Pao's House in Ha Giang
Pao’s House in Ha Giang

hmong-house-door

The structure of the house is a three-room main house with 2 doors (1 main gate door, 1 door and at least 2 windows). The house may have one or two wings separated with the main house. The three-room house is arranged with the left room which is used for kitchen and sleeping room of wife and husband, the right room is guest’s sleeping place, the central room is larger and the place for ancestor worshiping, family meals, guest welcoming. The main gate door is only made of finest wood such as apricot or cane. H’mong people think that when a person opens a door gate it’s like he enters the abdomen of another person, so the hinges and latches must be made by woods only. Another characteristic of H’mong architecture is the stone fence surrounding the house. This fence is built by family members for months by picking up rocks on the roads. Cattle barn stands angling to main house and its location is chosen depending on the wind direction. Because of the great love of H’mong people for their cattle, sometimes the barn is even better made than the house and taken much effort from the owner. They even give offerings to the barn ghost when the barn is done to ask for fast growing and easiness to raise.

Around the house, H’mong people plant a lot of plum and apricot trees. In spring, the gray roofs are hidden behind the white and pink clouds of flowers making great scene of mountainous nature and humans.

Stilt houses

Stilt houses can be found in every highland province in Vietnam. Suited to flood-prone plains and to steep mountain slopes, these houses remain popular among many of Vietnam’s 54 different ethnic groups.

Thai stilt house

thai-stilt-house

Thai people live on stilt houses. The houses are made of rattan, bamboo, cork, or wood panels which are extremely solidly designed. A typical stilt house has two staircases on the left and right sides. The walls are made from thin boards. The roof rests on one or two pillars and two beams. The houses are quite large containing palm leaf roofs and bamboo-slat floors. Thai people divide the living space into two: a higher level, restricted to family members, is used for worship, relaxation, and sleep; the lower level is where the family entertains guests, cooks and weaves.
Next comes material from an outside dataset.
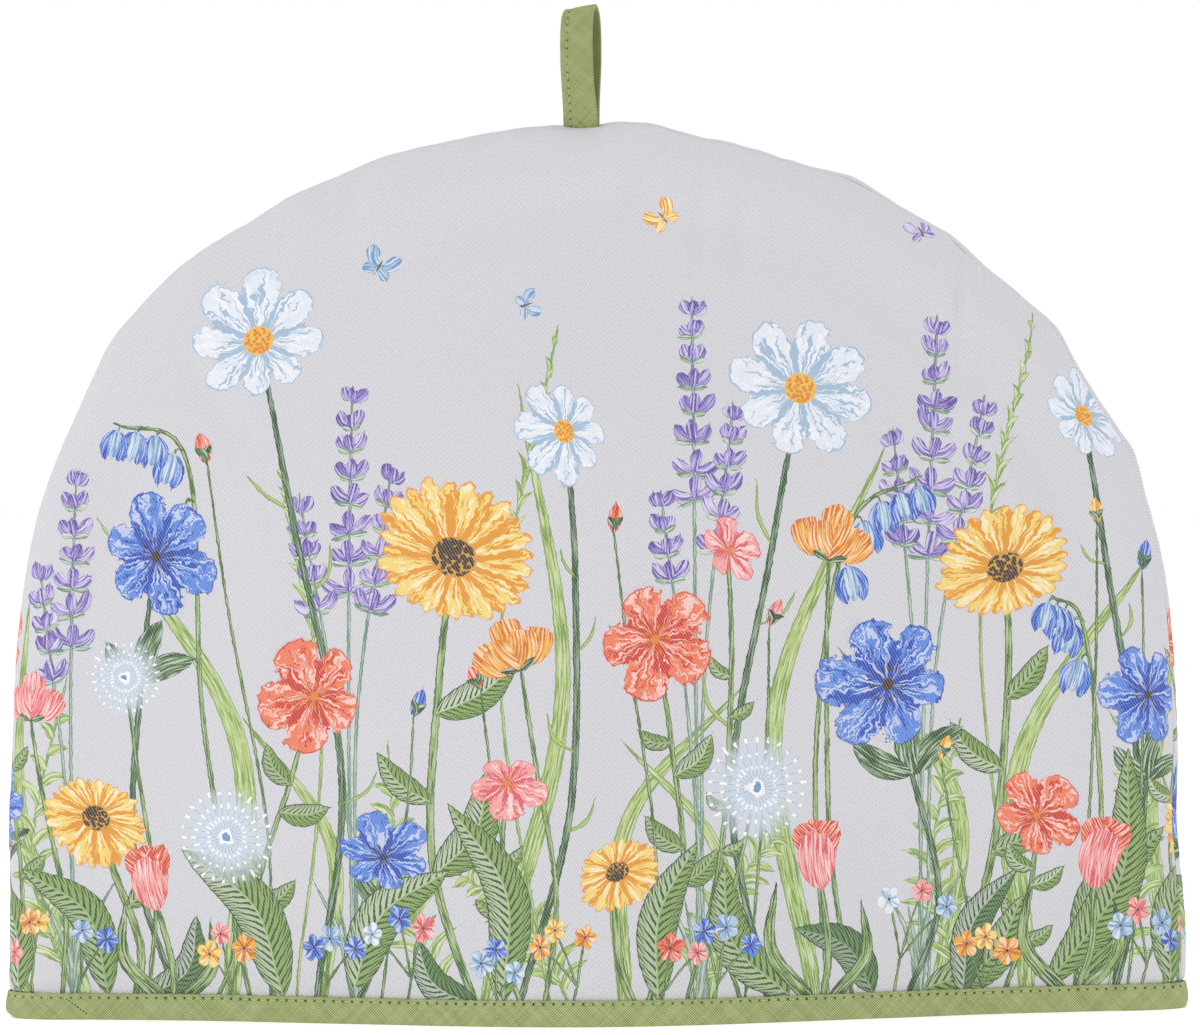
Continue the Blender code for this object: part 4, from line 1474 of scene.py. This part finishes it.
floor_mesh = bmesh.new()
bmesh.ops.create_circle(floor_mesh, cap_ends=True, segments=96, radius=6.0)
floor = finished(floor_mesh, "floor")
floor_finish = Finish(
    "pale_floor", 0.9,
    Base_Color=(0.9, 0.9, 0.9, 1), Emission_Color=(1, 1, 1, 1), Emission_Strength=FLOOR_GLOW,
)
floor.data.materials.append(floor_finish.material)

world = bpy.data.worlds.new("white_room")
bpy.context.scene.world = world
world.use_nodes = True
room = world.node_tree
seen = room.nodes.new("ShaderNodeLightPath").outputs["Is Camera Ray"]
strength = room.nodes.new("ShaderNodeMapRange")
room.links.new(seen, strength.inputs["Value"])
strength.inputs["To Min"].default_value = ROOM_LIGHT
strength.inputs["To Max"].default_value = 1.0
room.nodes["Background"].inputs["Color"].default_value = (1, 1, 1, 1)
room.links.new(strength.outputs["Result"], room.nodes["Background"].inputs["Strength"])


def soft_light(name, place, size, power):
    light = bpy.data.lights.new(name, "AREA")
    light.shape, light.size, light.energy = "DISK", size, power
    lamp = bpy.data.objects.new(name, light)
    lamp.location = place
    lamp.rotation_euler = (Vector(LIT_POINT) - Vector(place)).to_track_quat("-Z", "Y").to_euler()
    bpy.context.scene.collection.objects.link(lamp)


for name, place, size, power in (
    ("key", (-1.0, -1.5, 1.8), 1.2, 14), ("above", (0.0, 0.4, 2.5), 1.0, 6),
    ("left_rim", (-2.0, 0.5, 1.1), 1.0, 4), ("right_rim", (2.0, 0.5, 1.1), 1.0, 8),
):
    soft_light(name, place, size, power)

VIEW_DISTANCE = 1.8
VIEW_WIDTH = 0.360  # of the picture, at the seam's plane
VIEW_MIDDLE = (0.00195, 0.1486)  # x and height at the picture's middle
VIEW_ELEVATION = math.radians(1.6)
VIEW_ROLL = math.radians(-0.48)
SENSOR = 36
camera_data = bpy.data.cameras.new("camera")
camera_data.sensor_width = SENSOR
camera_data.lens = SENSOR * VIEW_DISTANCE / VIEW_WIDTH
camera = bpy.data.objects.new("camera", camera_data)
bpy.context.scene.collection.objects.link(camera)
camera.matrix_world = (
    Matrix.Translation((VIEW_MIDDLE[0], 0, VIEW_MIDDLE[1]))
    @ Matrix.Rotation(-VIEW_ELEVATION, 4, "X")
    @ Matrix.Translation((0, -VIEW_DISTANCE, 0))
    @ Matrix.Rotation(math.pi / 2, 4, "X")
    @ Matrix.Rotation(VIEW_ROLL, 4, "Z")
)
bpy.context.scene.camera = camera
bpy.context.scene.view_settings.view_transform = "Standard"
Rong house of Bana, Xe dang, and Giarai people

rong-house

Rong house is traditional communal house of many ethnic minorities which is a pride of northern central highlanders. Rong house is built when a village is founded and all villagers must join to complete the house. A special thing about the house is that visitors when come to the village will see this house from all directions. The Rong house is the place where all activities of the village take place especially festivals, meetings, ceremonies, weddings…. From the outside, the house is very outstanding with its giant roof made of yellow-dried gianh leaves and 8 big wood pillars. The roof is incredibly tall, steep and in a shape of an axe blade. Ba Na people use many symbols which are referring to the image of the brilliant God of Sun to decorate the Rong House.

Long house of the Ede

Long House at Hanoi Museum of Ethnology
Long House at Hanoi Museum of Ethnology

Longhouse of Ede people is a lower stilt house but much longer. The length varies from 15m to 100m depends on the amount of people living in. This is the most outstanding symbol of ancient matriarchy in Vietnam. Longhouse is the living place of a whole clan and often lengthened when a female member gets married. There is an anecdote that if a person bangs a gong at the beginning of the house, the sound becomes very faint when it reaches the other end. Traditional long house was built with materials of wood, bamboo. The roof is thatched with grass with a thickness of over 20 cm, and never needed to be reroofed. From rooftop to the floor, it’s about 4-5m high and the space under the house is about 1m high was used to keep cattle. The area close to the entrance is the place to welcome guests where they place items such as main hearth, guest’s chair, host’s chair, long bench (Kpan) which can be 20m long and made from a whole wooden truck. Gongs and chieng are hanged on the wall for decoration. The rest of the house was for cooking and sleeping rooms of couples.

Trinh Tuong house
Trinh Tuong House in Museum
Trinh Tuong House in Museum

Trinh Tuong house is traditional house for many minorities such as H’Mong or Ha Nhi. From afar Trinh Tuong houses resemble giant mushrooms overshadowed by mountains. The houses of Ha Nhi people are built just the same way as H’mong people build their Trinh Tuong house. The difference is the soil must be reddish clay. A Trinh Tuong house is built on a flat plot of around 40 to 50 square meters.The earthen walls are 40 to 45cm thick and measure four to five meters high. Originally, the roofs of Trinh Tuong houses were made of straw, which shone brightly in the sunshine. One of the most fascinating things about Ha Nhi ethnic people’s house was that there are no windows in their houses. Roof holes, there are one or two but windows, none. Houses are said to be cool in summer and warm in winter. It is always dark inside the house where Ha Nhi People sleep and cook. Because of the chilly weather all year round, Ha Nhi people always store firewood in their yard just in front of main entrance into the house.

y-ty-ha-nhi

To know more about Vietnamese culture, we have to look into the traditional houses of many minorities in different regions. There we will find not only architecture but also creativity, knowledge, spiritual beliefs, strength and above off all, national characteristic that can’t be mistaken to others. House, to Vietnam people is always home, the place to return to, to cherish and protect.